DATASET EXCERPT:
● ● ● ● ● ● ●

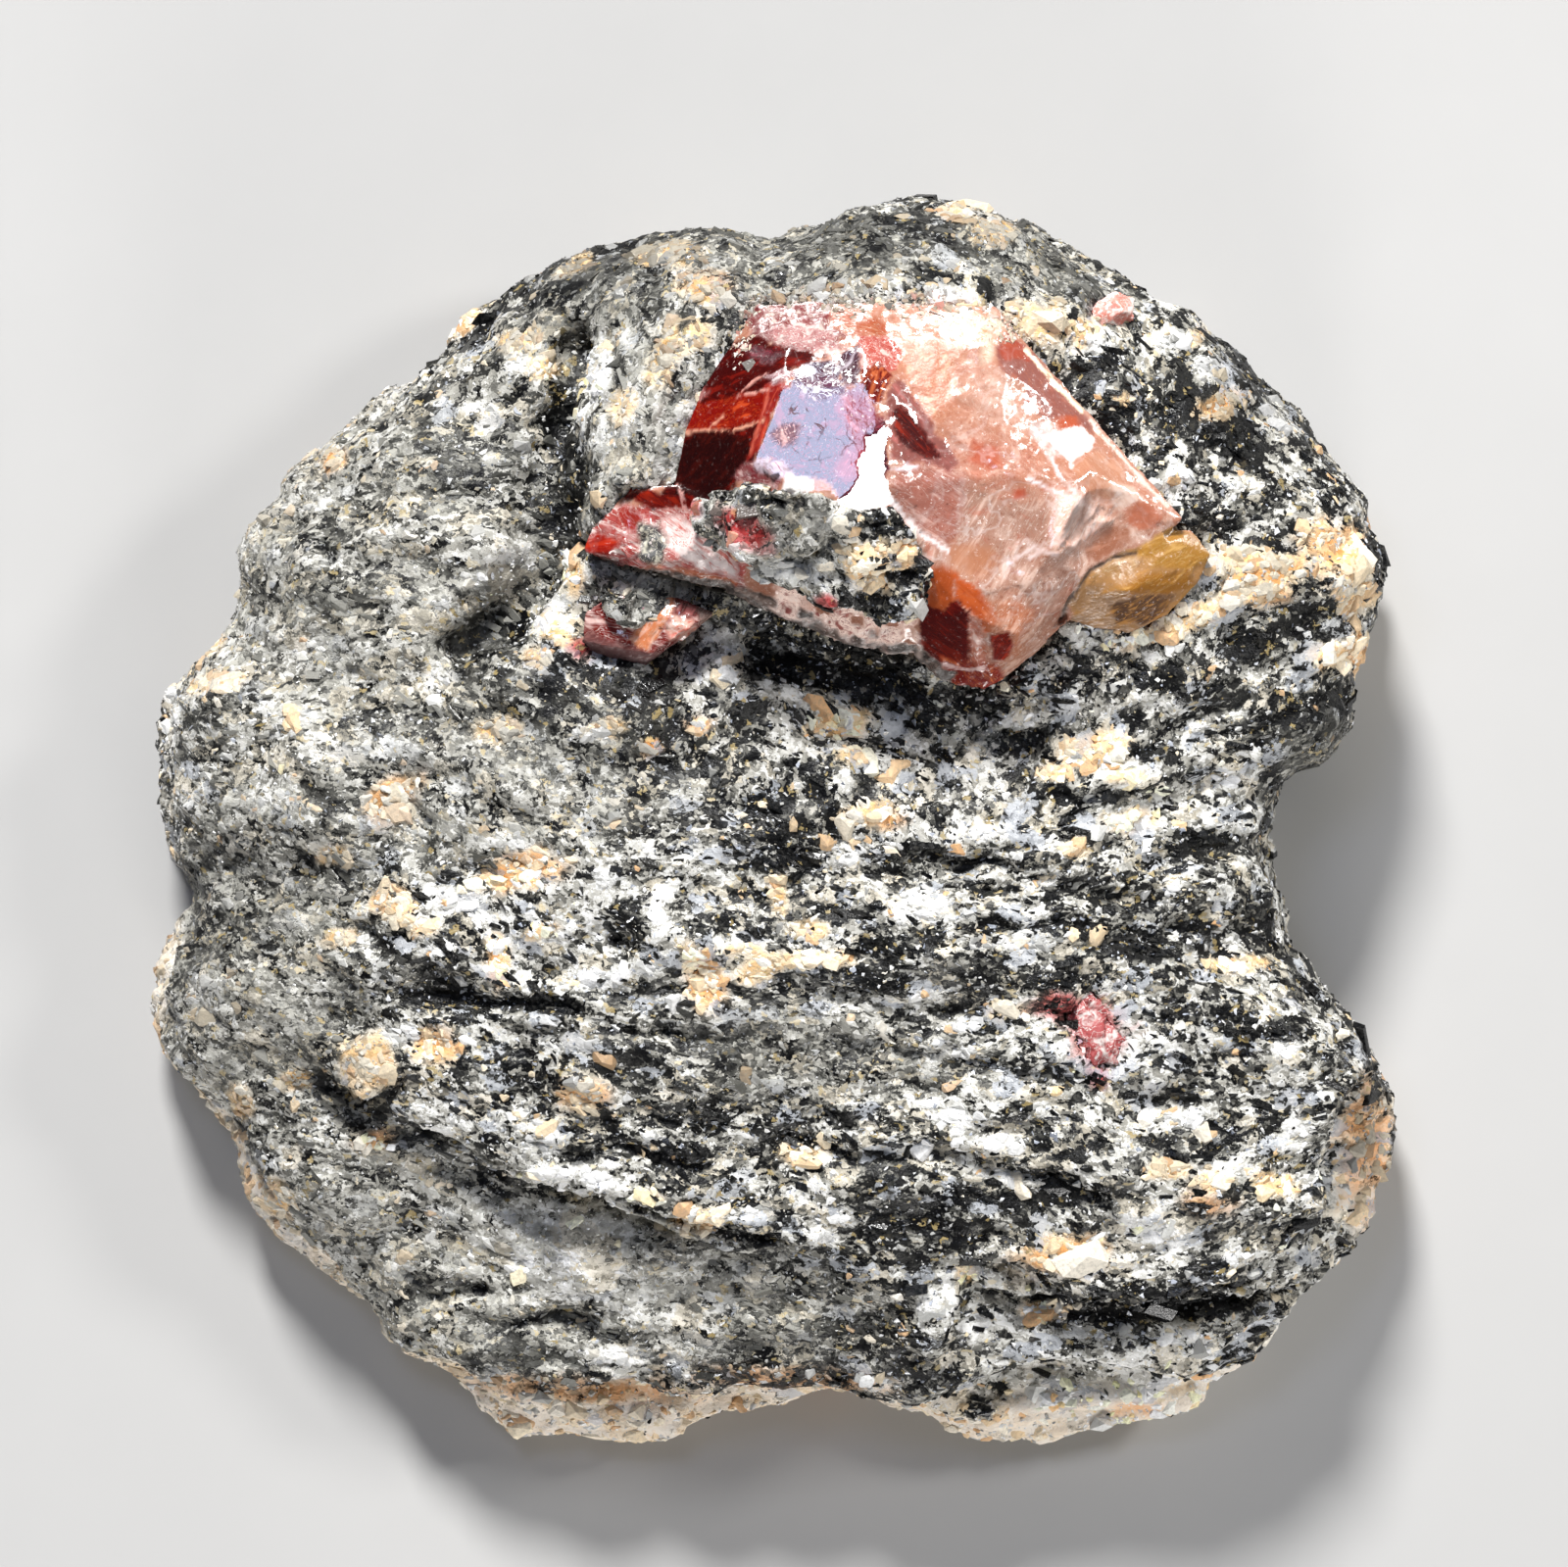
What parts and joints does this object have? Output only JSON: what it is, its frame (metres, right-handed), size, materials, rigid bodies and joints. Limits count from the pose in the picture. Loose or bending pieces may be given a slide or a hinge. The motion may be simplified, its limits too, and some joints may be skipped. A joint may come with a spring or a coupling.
{
  "type": "zircon crystal specimen",
  "caption": "Red-brown zircon crystal, broken across its top, standing out of a rounded slab of dark biotite gneiss that lies on its flat back.",
  "frame": {"origin": "middle of the bounding box on the flat back that the slab rests on", "axes": "+Z out of the face that holds the crystal, +Y from the middle of the slab towards the crystal's side of the rim, +X to the right of that"},
  "size_m": [0.0599, 0.0598, 0.0255],
  "materials": {
    "gneiss": "matte",
    "zircon": "polished"
  },
  "bodies": {
    "root": {"gneiss_matrix": "gneiss", "zircon_main": "zircon", "zircon_side": "zircon", "zircon_small_north": "zircon", "zircon_small_south": "zircon", "crust_on_main": "gneiss", "crust_on_side": "gneiss"}
  },
  "joints": []
}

● ● ● ● ● ● ●

WRITTEN REQUEST: Go back to the listing above and please repeat it exactly.

CORRECT RESULT:
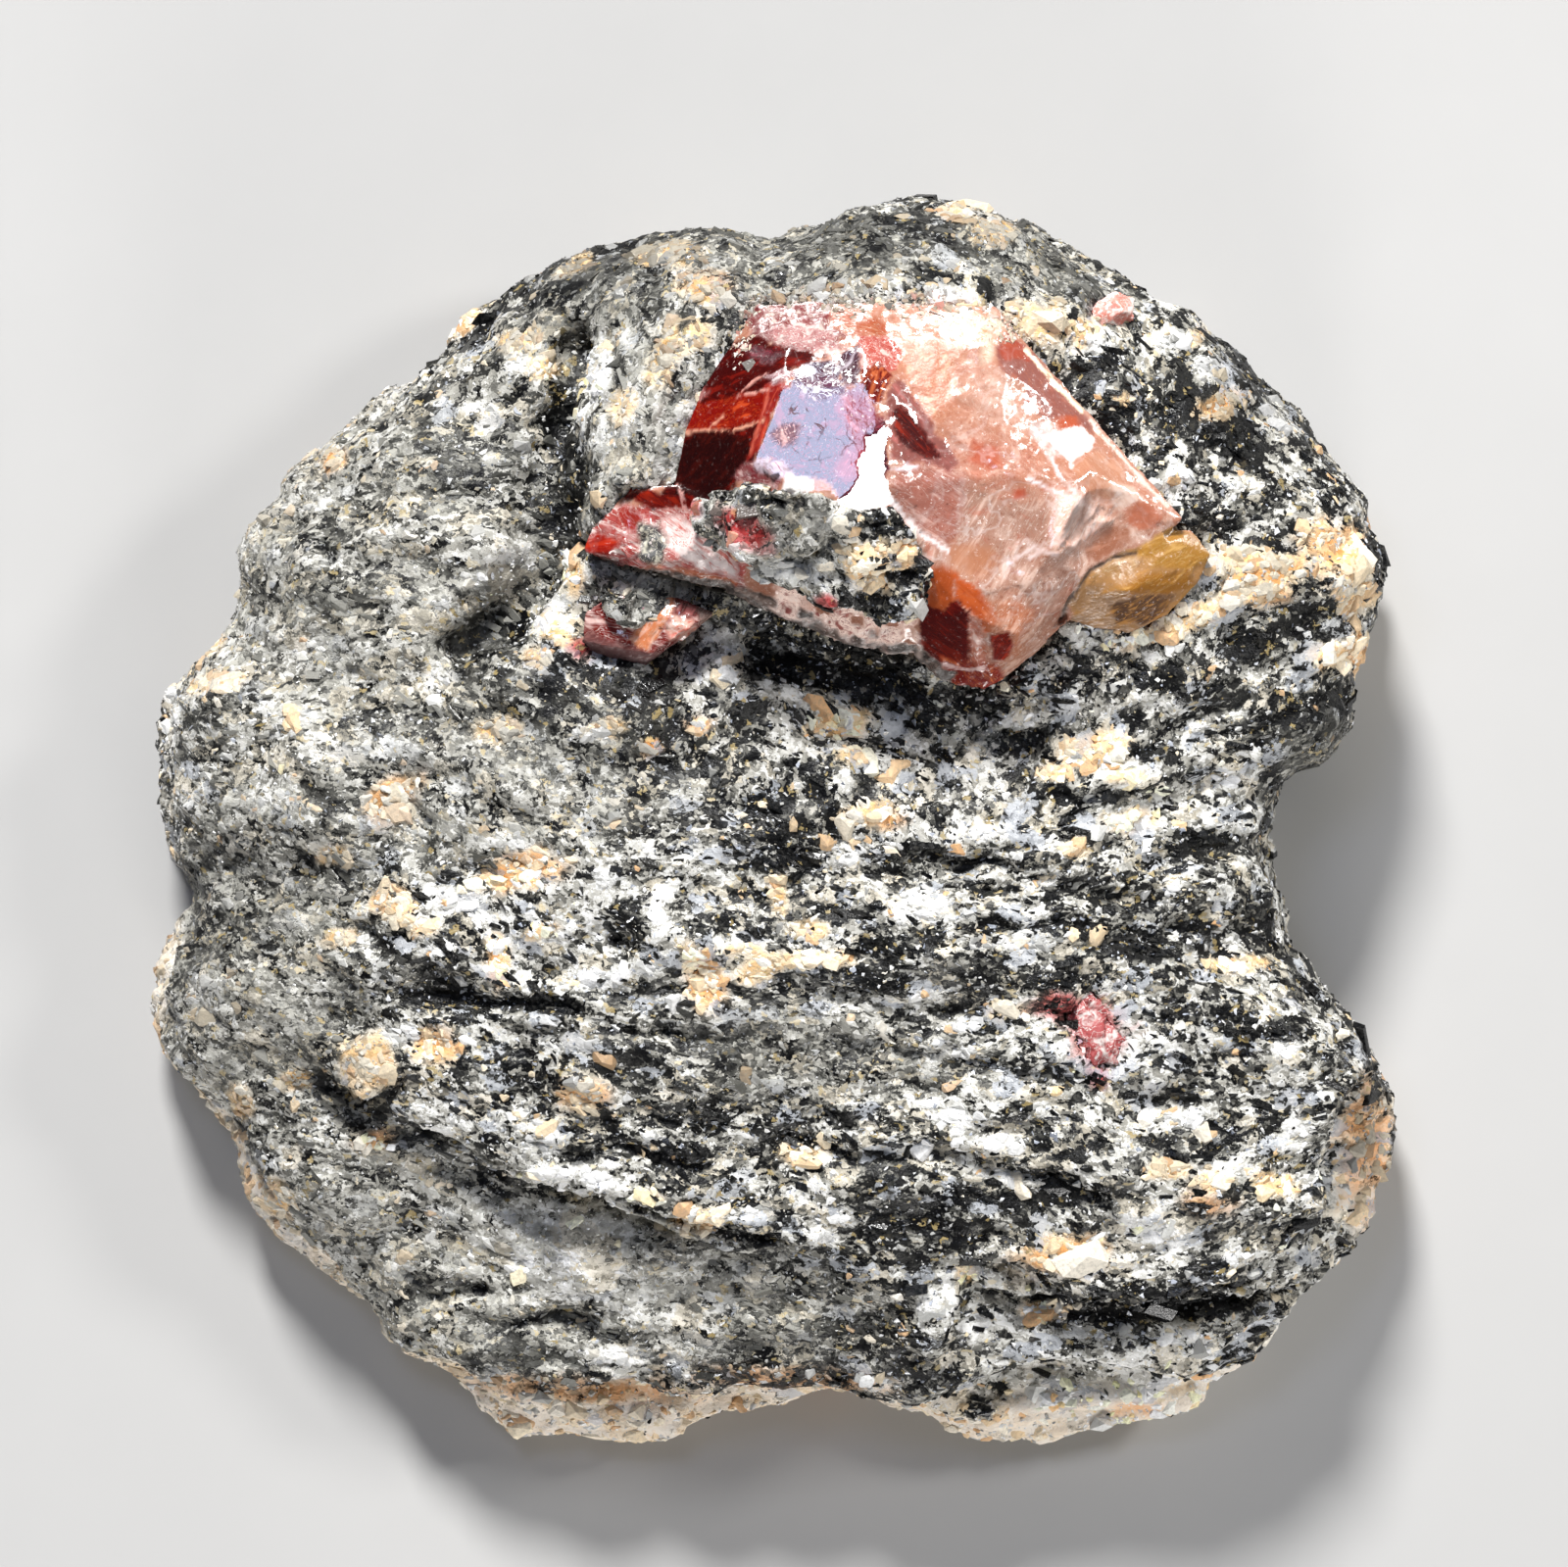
What parts and joints does this object have? Output only JSON: what it is, its frame (metres, right-handed), size, materials, rigid bodies and joints. Limits count from the pose in the picture. Loose or bending pieces may be given a slide or a hinge. The motion may be simplified, its limits too, and some joints may be skipped. A joint may come with a spring or a coupling.
{
  "type": "zircon crystal specimen",
  "caption": "Red-brown zircon crystal, broken across its top, standing out of a rounded slab of dark biotite gneiss that lies on its flat back.",
  "frame": {"origin": "middle of the bounding box on the flat back that the slab rests on", "axes": "+Z out of the face that holds the crystal, +Y from the middle of the slab towards the crystal's side of the rim, +X to the right of that"},
  "size_m": [0.0599, 0.0598, 0.0255],
  "materials": {
    "gneiss": "matte",
    "zircon": "polished"
  },
  "bodies": {
    "root": {"gneiss_matrix": "gneiss", "zircon_main": "zircon", "zircon_side": "zircon", "zircon_small_north": "zircon", "zircon_small_south": "zircon", "crust_on_main": "gneiss", "crust_on_side": "gneiss"}
  },
  "joints": []
}